Discussions will obviously extend to engagement with these syndicates too.
There will be positive factors in favour of the profession in these discussions, and of course there will be some challenges – we lay some of these out below.
Positives
The positive features which are in the profession’s favour are:
- Over 40 years of claims history and an improving claims picture in the last few years.
- Economic climate improved in recent years – there is a direct relationship between the frequency of legal profession claims and economic factors.
- We can detail the increased focus on risk management which the Law Society of Scotland has driven, and continues to drive, through initiatives such as compulsory risk management CPD and the Practice Improvement Programme.
- Insurers understand from the start the exposures and policy limits which they are carrying because of the fact that all firms will be covered.
Challenges
On the other hand, negotiations will not be without challenge:
- When underwriting a population of risks such as Scottish law firms, underwriters will look at the claims performance over a longer period so that they can spot any trends or factors which might influence claims within that group. This means that they have not forgotten the years where claims paid by insurers exceeded the total of the premium paid by the profession.

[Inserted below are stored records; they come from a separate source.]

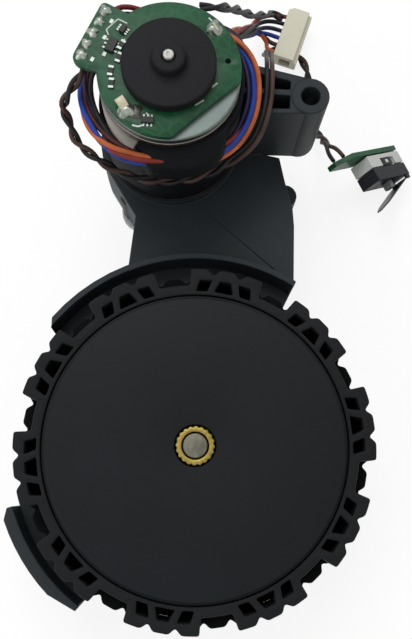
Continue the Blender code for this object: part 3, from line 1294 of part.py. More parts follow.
SWITCH_PAIR_ROUTE = (
    (-24.3, 71.4, 51.6), (-25.7, 69.0, 51.0), (-28.7, 65.5, 48.0), (-29.4, 64.1, 45.0), (-28.3, 62.1, 43.0),
    (-27.0, 59.3, 41.2), (-23.7, 56.8, 40.0), (-19.8, 54.8, 39.0), (-16.1, 53.6, 38.2), (-11.6, 53.1, 37.6),
    (-6.7, 53.3, 37.6), (-1.2, 54.5, 38.2), (2.5, 56.3, 39.0), (6.0, 58.7, 40.0), (8.5, 61.1, 41.3),
    (10.1, 64.4, 42.3), (11.1, 69.0, 42.8), (11.3, 73.6, 42.7), (11.2, 78.0, 41.8), (11.6, 83.3, 34.0),
    (12.4, 92.0, 20.0), (12.7, 96.5, 10.0), (12.9, 99.8, 3.4), (14.2, 101.9, 1.2), (17.4, 102.6, 1.1),
    (21.0, 101.4, 1.1), (23.3, 98.2, 1.1), (24.1, 94.0, 1.2), (25.0, 87.0, 1.3), (26.0, 81.0, 2.6),
    (27.2, 76.6, 7.0), (28.4, 72.4, 12.2), (30.2, 69.1, 14.1),
)


make_front()
make_cover()
for number, spot in enumerate(SCREW_PLACES, 1):
    screw(f"cover_screw_{number}", spot, FIT_GAP, SCREW_LENGTH - SEAT_GAP)
make_gear_pins()
compound_gear("gear_a", GEAR_A_AXIS, 0, 1, TOP_LAYER, MID_LAYER, UPPER_RUN_ANGLE, UPPER_RUN_ANGLE + pi)
compound_gear("gear_b", GEAR_B_AXIS, 1, 2, MID_LAYER, TOP_LAYER, UPPER_RUN_ANGLE, LOWER_RUN_ANGLE + pi)
compound_gear("gear_c", GEAR_C_AXIS, 2, 3, TOP_LAYER, LOW_LAYER, LOWER_RUN_ANGLE, LOWER_RUN_ANGLE + pi)
make_output_gear()
make_output_shaft()
make_bushes()
make_wheel_hub()
make_insert()
make_tyre()
make_motor_can()
make_end_bell()
make_field_magnets()
make_motor_fixings()
make_rotor()
make_board()
make_terminals()
make_chips()
make_connector()
make_switch_board()
make_switch_base()
make_switch_cover()
make_switch_plunger()
make_switch_lever()
wire("wire_loop", BUNDLE_ROUTE, BUNDLE_RADIUS, WIRE_BLUE)
wire("board_pair", BOARD_PAIR_ROUTE, PAIR_RADIUS, WIRE_BLACK)
wire("switch_pair", SWITCH_PAIR_ROUTE, PAIR_RADIUS, WIRE_BROWN)
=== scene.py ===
from math import cos, pi, radians, sin, tau

import bmesh
import bpy
import numpy as np
from mathutils import Matrix, Vector


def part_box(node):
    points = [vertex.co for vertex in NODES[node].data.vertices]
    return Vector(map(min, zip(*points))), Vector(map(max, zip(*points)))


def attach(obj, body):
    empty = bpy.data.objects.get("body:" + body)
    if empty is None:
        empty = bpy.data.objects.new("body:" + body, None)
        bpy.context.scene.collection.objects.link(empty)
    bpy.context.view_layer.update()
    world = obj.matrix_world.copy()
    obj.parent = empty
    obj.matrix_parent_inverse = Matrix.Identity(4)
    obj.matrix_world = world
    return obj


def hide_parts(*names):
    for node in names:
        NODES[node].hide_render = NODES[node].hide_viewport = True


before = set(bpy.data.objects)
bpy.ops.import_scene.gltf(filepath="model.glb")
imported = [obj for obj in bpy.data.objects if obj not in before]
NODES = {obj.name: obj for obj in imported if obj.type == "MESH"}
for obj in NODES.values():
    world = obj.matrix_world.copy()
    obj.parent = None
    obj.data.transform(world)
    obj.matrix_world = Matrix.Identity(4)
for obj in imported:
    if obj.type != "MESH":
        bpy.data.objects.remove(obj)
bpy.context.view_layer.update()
MM = 0.001
scene = bpy.context.scene


# The photographer's view. The module lies on its back on a white table and the camera looks
# almost straight down on it, from a little towards the wheel, so that the wheel's front disc
# and the top of the motor show together.
PHOTO_HEIGHT = 639
FOCAL_LENGTH = 892.2
SENSOR = 36.0
CAMERA_PLACE = (-1.003 * MM, -8.035 * MM, 211.74 * MM)
CAMERA_RIGHT = (0.99858302, 0.04933926, 0.01993979)
CAMERA_UP = (-0.0521767, 0.98144617, 0.18450203)


def shown(name, data):
    """An object in the scene for a camera, a lamp, a mesh or a curve."""
    made = bpy.data.objects.new(name, data)
    scene.collection.objects.link(made)
    return made


lens = bpy.data.cameras.new("photo_view")
lens.sensor_width = SENSOR
lens.lens = FOCAL_LENGTH / PHOTO_HEIGHT * SENSOR
lens.clip_start = 10 * MM
lens.clip_end = 5.0
camera = shown("photo_view", lens)
camera_x = Vector(CAMERA_RIGHT).normalized()
camera_y = Vector(CAMERA_UP).normalized()
camera_axes = Matrix((camera_x, camera_y, camera_x.cross(camera_y))).transposed()
camera.matrix_world = Matrix.Translation(CAMERA_PLACE) @ camera_axes.to_4x4()
scene.camera = camera


# Table and light. A pale table that fades into a white surround, one large soft lamp above the
# motor's end and a weaker one from the lower left, over an even sky.
TABLE_SIZE = 3.0
TABLE_GAP = 0.02 * MM
TABLE_GREY = 0.86
TABLE_GLOW = 1.08
TABLE_LIFT = 0.76
SURROUND = 0.97
SKY = 0.52
WHITE = (1.0, 1.0, 1.0, 1.0)
SQUARE = np.array(((-1, -1), (1, -1), (1, 1), (-1, 1)))


class Look:
    """A value on its way through a material: operators on it add Math nodes, and node() adds any other."""

    def __init__(self, tree, socket=None):
        self.tree = tree
        self.socket = socket

    def node(self, kind, values=None, settings=None, output=0):
        """Adds a shader node, sets its settings and a ramp's stops, then sets or links its sockets."""
        made = self.tree.nodes.new(kind)
        for name, value in (settings or {}).items():
            if name == "stops":
                ramp = made.color_ramp.elements
                while len(ramp) < len(value):
                    ramp.new(1.0)
                for stop, (place, tone) in zip(ramp, value):
                    stop.position = place
                    stop.color = (*tone, 1.0) if hasattr(tone, "__len__") else (tone, tone, tone, 1.0)
            else:
                setattr(made, name, value)
        for name, value in (values or {}).items():
            if isinstance(value, Look):
                self.tree.links.new(value.socket, made.inputs[name])
            else:
                made.inputs[name].default_value = value
        return Look(self.tree, made.outputs[output]) if made.outputs else made

    def maths(self, operation, *values):
        """One Math node on numbers or other values."""
        return self.node("ShaderNodeMath", dict(enumerate(values)), {"operation": operation})

    def __add__(self, other):
        return self.maths("ADD", self, other)

    def __radd__(self, other):
        return self.maths("ADD", other, self)

    def __mul__(self, other):
        return self.maths("MULTIPLY", self, other)

    def __lt__(self, other):
        return self.maths("LESS_THAN", self, other)


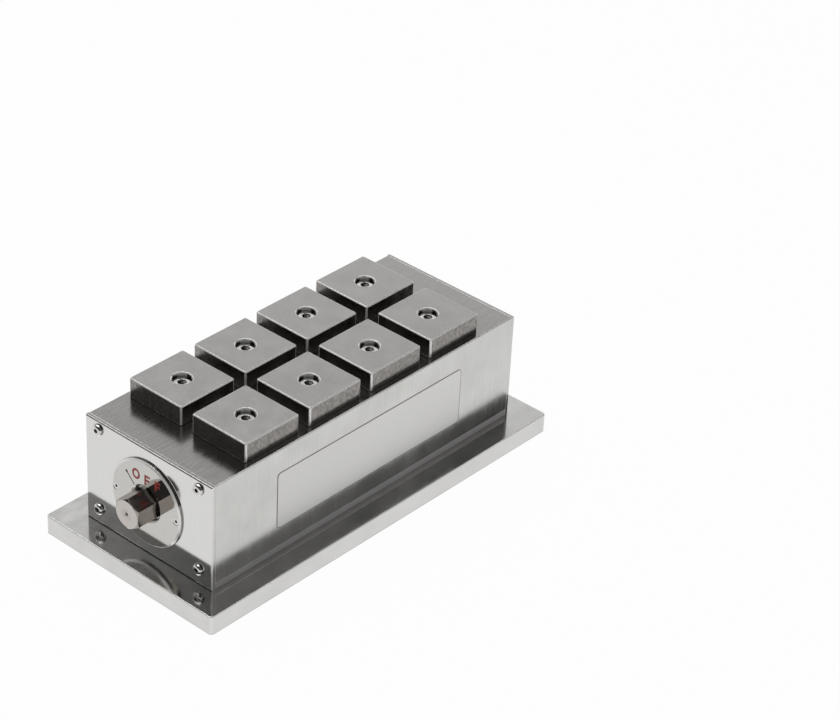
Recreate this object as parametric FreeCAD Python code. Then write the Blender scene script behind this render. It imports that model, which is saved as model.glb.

- Underwriters need to be continually convinced that the profession is alive to its professional risk and that it is taken seriously. They would look for evidence that the profession as a whole is on a continual path of improvement through ongoing engagement in risk management. It is critical that we can demonstrate this to insurers.
It is really too early to tell what the insurers will be able or willing to provide for Master Policy 2020 and beyond. However, Lockton will commence discussions very shortly and will keep the Society and the profession closely advised of progress as these discussions progress into the new year.